History will not ask how complex the situation was. It will ask where you stood. Palestine has always been the moral x-ray of the international system. It reveals how international law bends before power, how human rights are rationed by race and geopolitics, how the lives of some are deemed grievable while others are rendered disposable.

Gaza intensifies this exposure. It shows that humanitarian aid, when detached from liberation, becomes a tool of control. It shows that reconstruction without accountability is simply preparation for the next destruction. It shows that peace processes imposed by the powerful are often nothing more than intervals between assaults.

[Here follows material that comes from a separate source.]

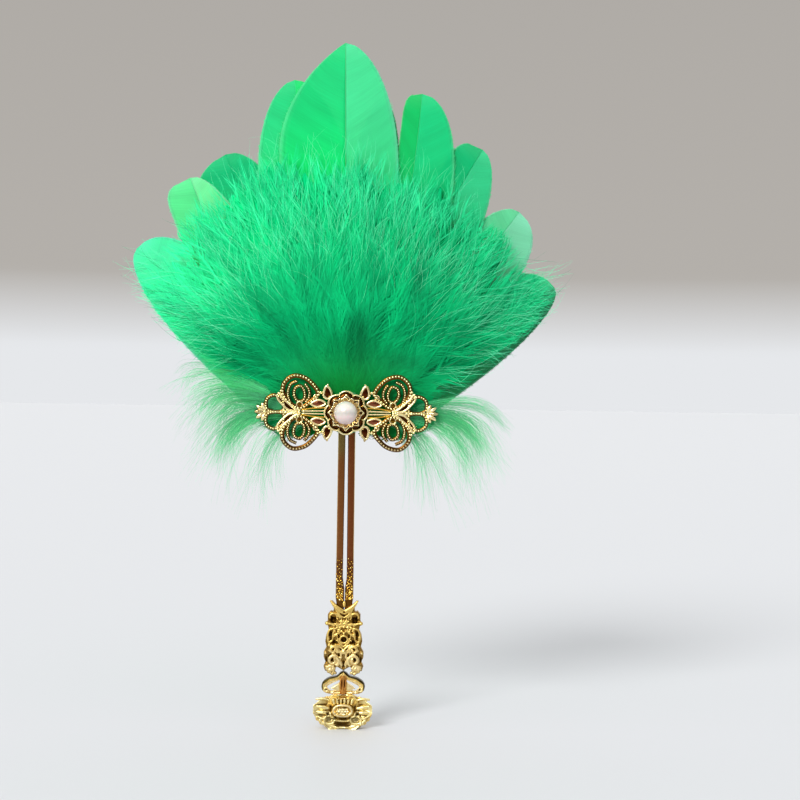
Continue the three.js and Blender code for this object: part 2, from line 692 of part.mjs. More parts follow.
function filigree() {
  const place = (shares) => placed(shares, broochHalfLength, broochHalfHeight, broochHeight);
  const wire = (shares, width, steps, closed, deep = broochDepth) =>
    quarters(place(shares)).map((points) => plate(ribbon(points, width, steps, closed), broochBack, deep));
  const spot = ({ x, z, wide, high, angle }, deep) =>
    quarters(ellipse(
      x * broochHalfLength, broochHeight + z * broochHalfHeight,
      wide * broochHalfLength, high * broochHalfHeight, radians(angle), 8,
    )).map((points) => plate(polygon(points), broochBack, deep));
  const beads = [...quarterBeads_shares, ...middleBeads_shares].flatMap(([x, z]) =>
    quarters(ellipse(
      x * broochHalfLength, broochHeight + z * broochHalfHeight, broochBead, broochBead, 0, beadSides,
    )).map((points) => plate(polygon(points), broochBack, broochDepth + broochFine)),
  );
  const rim = ellipse(
    drop_shares.x * broochHalfLength, broochHeight + drop_shares.z * broochHalfHeight,
    drop_shares.wide * broochHalfLength, drop_shares.high * broochHalfHeight, radians(drop_shares.angle), 9,
  );
  const whole = fuse([
    disc(rosetteRadius * broochDisc_share, broochBack, broochDepth, broochHeight),
    ...wire(wingLoop_shares, broochWire, 16, true),
    ...wire(wingDrop_shares, broochFine, 8, true),
    ...wire(wingVein_shares, broochFine, 5, false, broochFine),
    ...wire(wingStem_shares, broochFine, 2, false, broochFine),
    ...wire(marquise_shares, broochFine, 7, true),
    ...wire(bar_shares, broochFine, 2, false, broochFine),
    ...wire(outerLoop_shares, broochWire, 10, true),
    ...wire(dropStem_shares, broochWire, 2, false, broochFine),
    ...wire(spine_shares, broochWire, 2, false),
    ...quarters(rim).map((points) => plate(ribbon(points, broochFine, 9, true), broochBack, broochDepth)),
    ...spot(drop_shares, broochFine / 2),
    ...spot(sidePetal_shares, broochDepth),
    ...spot(endPetal_shares, broochDepth),
    ...beads,
  ]);
  return geometryOf(cut(whole, [pinHole(broochBack)]));
}

const pinHole = (back) =>
  disc(pinHoleRadius, back + cutOverrun, cupDepth + pearlRadius, broochHeight, 10);

// Rosette: a scalloped disc with a raised rim and an eight-pointed raised star
const rosetteBack = broochBack - broochDepth - seat;
const rosetteScallops = 12;
const rosetteSteps = 48;
const starPoints = 8;
const starSteps = 2 * starPoints;
const star_shares = [0.62, 0.84];

function wave(radius, amount, count, steps) {
  const points = [];
  for (let k = 0; k < steps; k += 1) {
    const angle = (k / steps) * 2 * Math.PI;
    const reach = radius + amount * Math.cos(count * angle);
    points.push([reach * Math.sin(angle), broochHeight + reach * Math.cos(angle)]);
  }
  return points;
}

function rosette() {
  const rim = wave(rosetteRadius - rosetteRib / 2, rosetteWave, rosetteScallops, rosetteSteps);
  const starRadius = ((star_shares[0] + star_shares[1]) / 2) * rosetteRadius;
  const starWave = ((star_shares[1] - star_shares[0]) / 2) * rosetteRadius;
  const star = wave(starRadius, starWave, starPoints, starSteps);
  const base = polygon(wave(rosetteRadius, rosetteWave, rosetteScallops, rosetteSteps));
  const whole = fuse([
    plate(base, rosetteBack, rosetteDepth / 2),
    plate(ribbon(rim, rosetteRib, rosetteSteps, true), rosetteBack, rosetteDepth),
    plate(ribbon(star, rosetteRib, starSteps, true), rosetteBack, rosetteDepth),
  ]);
  return geometryOf(cut(whole, [pinHole(rosetteBack)]));
}

// Cup: a small dish whose rim opens into pointed petals around the pearl
const cupBack = rosetteBack - rosetteDepth - seat;
const cupTooth_share = 0.2;

function cup() {
  const count = cupPetals * 2;
  const ring = (radius, toothed, y) => {
    const points = [];
    for (let k = 0; k < count; k += 1) {
      const angle = (k / count) * 2 * Math.PI;
      const reach = radius * (toothed && k % 2 ? 1 - cupTooth_share : 1);
      const place = [reach * Math.sin(angle), y, broochHeight + reach * Math.cos(angle)];
      points.push(new THREE.Vector3(...place));
    }
    return points;
  };
  const dish = loft([
    ring(cupSeatRadius, false, cupBack),
    ring(cupRadius, true, cupBack - cupDepth),
    ring(cupRadius - cupWall, true, cupBack - cupDepth - cupWall / 2),
    ring(cupSeatRadius - cupWall / 2, false, cupBack - cupWall),
  ]);
  return geometryOf(cut(solidOf(dish), [pinHole(cupBack)]));
}

// Pearl: half drilled from behind, on a pin whose head lies behind the brooch
const pearlMiddle = cupBack - cupWall - seat - pearlRadius;
const pinHeadBack = broochBack + seat + pinHeadDepth;

function pearl() {
  const ball = new THREE.SphereGeometry(pearlRadius, 20, 12).translate(0, pearlMiddle, broochHeight);
  const drilled = pinInPearl + seat + cutOverrun;
  const hole = disc(pinHoleRadius, pearlMiddle + pearlRadius + cutOverrun, drilled, broochHeight, 10);
  return geometryOf(cut(solidOf(ball), [hole]));
}

function pin() {
  const shankBack = pinHeadBack - pinHeadDepth / 2;
  const shankLength = shankBack - (pearlMiddle + pearlRadius - pinInPearl);
  return geometryOf(
    fuse([
      disc(pinHeadRadius, pinHeadBack, pinHeadDepth, broochHeight, 14),
      disc(pinRadius, shankBack, shankLength, broochHeight, 8),
    ]),
  );
}

// The whole fan
const fan = new THREE.Group();
const handle = new THREE.Group();
const head = new THREE.Group();
const brooch = new THREE.Group();
fan.add(handle, head, brooch);

handle.add(
  mesh("prong_left", prong(-1), gold),
  mesh("prong_right", prong(1), gold),
  mesh("tail_casting", tail(), gold),
  mesh("cloud_arch", cloudArch(), gold),
  mesh("peony_backing", peonyBacking(), gold),
  mesh("peony_petals", peonyPetals(), gold),
  mesh("peony_heart", peonyHeart(), gold),
);
for (const row of feathers) {
  head.add(mesh(row.name, feather(row), vaneGreen));
}
for (let k = 0; k < plumeCount; k += 1) {
  head.add(mesh(`plume_${k + 1}`, longPlume(k), plumeGreen));
}
for (let k = 0; k + 1 < plumeCount; k += 1) {
  head.add(mesh(`ruff_plume_${k + 1}`, ruffPlume(k), plumeGreen));
}
for (const [name, shares] of Object.entries(tuft_shares)) {
  head.add(mesh(name, tuft(shares), downGreen));
}
head.add(
  mesh("back_felt", disc(feltRadius, prongDepth / 2 + seat + feltThickness, feltThickness, broochHeight), feltGreen),
  mesh("front_felt", frontFelt(), feltGreen),
);
brooch.add(
  mesh("filigree_plate", filigree(), gold),
  mesh("rosette", rosette(), gold),
  mesh("pearl_cup", cup(), gold),
  mesh("pearl", pearl(), pearlFinish),
  mesh("pearl_pin", pin(), gold),
);

export default fan;
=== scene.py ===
"""A green feather hand fan with a gilt handle, a pierced brooch and a pearl, dressed over its frame.

The file is laid out as an add-on. Every piece is worked out with numpy in millimetres, in the
frame's own axes: X to the right, Z up the handle, -Y out of the front. MM turns that into metres.
"""
import math

import bpy
import numpy as np
from bpy.props import FloatProperty, FloatVectorProperty, IntProperty, PointerProperty
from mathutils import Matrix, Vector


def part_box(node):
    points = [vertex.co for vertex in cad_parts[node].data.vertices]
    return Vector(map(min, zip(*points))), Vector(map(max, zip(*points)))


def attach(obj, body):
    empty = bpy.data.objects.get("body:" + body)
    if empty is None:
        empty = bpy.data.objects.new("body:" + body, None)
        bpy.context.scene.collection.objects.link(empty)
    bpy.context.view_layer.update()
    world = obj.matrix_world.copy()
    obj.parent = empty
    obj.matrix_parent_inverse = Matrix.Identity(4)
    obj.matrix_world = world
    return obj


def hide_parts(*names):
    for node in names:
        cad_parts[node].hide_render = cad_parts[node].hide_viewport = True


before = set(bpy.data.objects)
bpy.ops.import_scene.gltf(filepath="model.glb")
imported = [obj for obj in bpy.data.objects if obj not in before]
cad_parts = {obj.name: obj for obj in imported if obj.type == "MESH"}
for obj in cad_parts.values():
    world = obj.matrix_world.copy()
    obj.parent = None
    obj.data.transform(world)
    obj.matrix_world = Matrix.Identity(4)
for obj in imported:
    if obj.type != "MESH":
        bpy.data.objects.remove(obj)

bl_info = {
    "name": "Feather hand fan",
    "version": (1, 0, 0),
    "blender": (4, 5, 0),
    "location": "3D View > Sidebar > Feather fan",
    "description": "Vane feathers, plumes, down, gilt castings and a pearl brooch",
    "category": "Add Mesh",
}

MM = 0.001
TURN = 2 * math.pi
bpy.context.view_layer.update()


def node_box(node):
    """Lowest and highest corner of a node, in millimetres."""
    low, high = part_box(node)
    return np.array(low) / MM, np.array(high) / MM


# Places that come from the frame
PEARL_LOW, PEARL_HIGH = node_box("pearl")
BROOCH_LOW, BROOCH_HIGH = node_box("filigree_plate")
BROOCH_HEIGHT = (BROOCH_LOW[2] + BROOCH_HIGH[2]) / 2
BROOCH_BACK = BROOCH_HIGH[1]
BROOCH_HALVES = np.array((41.3, 16.9))
HUB_LIFT = 6.7
HUB_HEIGHT = BROOCH_HEIGHT - HUB_LIFT
FEATHER_LENGTH = node_box("feather_centre")[1][2] - HUB_HEIGHT
(_, _, PRONG_FOOT), (_, _, PRONG_TOP) = node_box("prong_right")
TAIL_LOW, TAIL_HIGH = node_box("tail_casting")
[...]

Trump’s Board of Peace, with its grand rhetoric and thin legitimacy, fits seamlessly into this pattern. It offers the world the comfort of “doing something” without the courage of confronting the occupier. It allows governments to appear constructive while avoiding the real demands of justice.

But Gaza refuses this script. Despite siege, starvation, bombardment, and abandonment, Gaza has not surrendered its claim to dignity. It has not accepted that survival must come at the cost of silence. It has not agreed to disappear politely so that diplomats may congratulate themselves. This is what terrifies power. Gaza is not a humanitarian experiment. It is not a real-estate opportunity.It is not a trusteeship to be administered.

Gaza is a people — rooted, resistant, and unbroken. No board convened in Davos can deliver peace while occupation remains intact. No charter can confer legitimacy while siege persists. No council can govern the ruins of injustice and call it reconciliation. Until occupation ends, until accountability is enforced, until Palestinians exercise full self-determination, initiatives like this will remain what they truly are: The pornography of imperial power — spectacle without responsibility, management without morality, and peace without justice.

And Gaza, even in its devastation, will continue to expose the lie!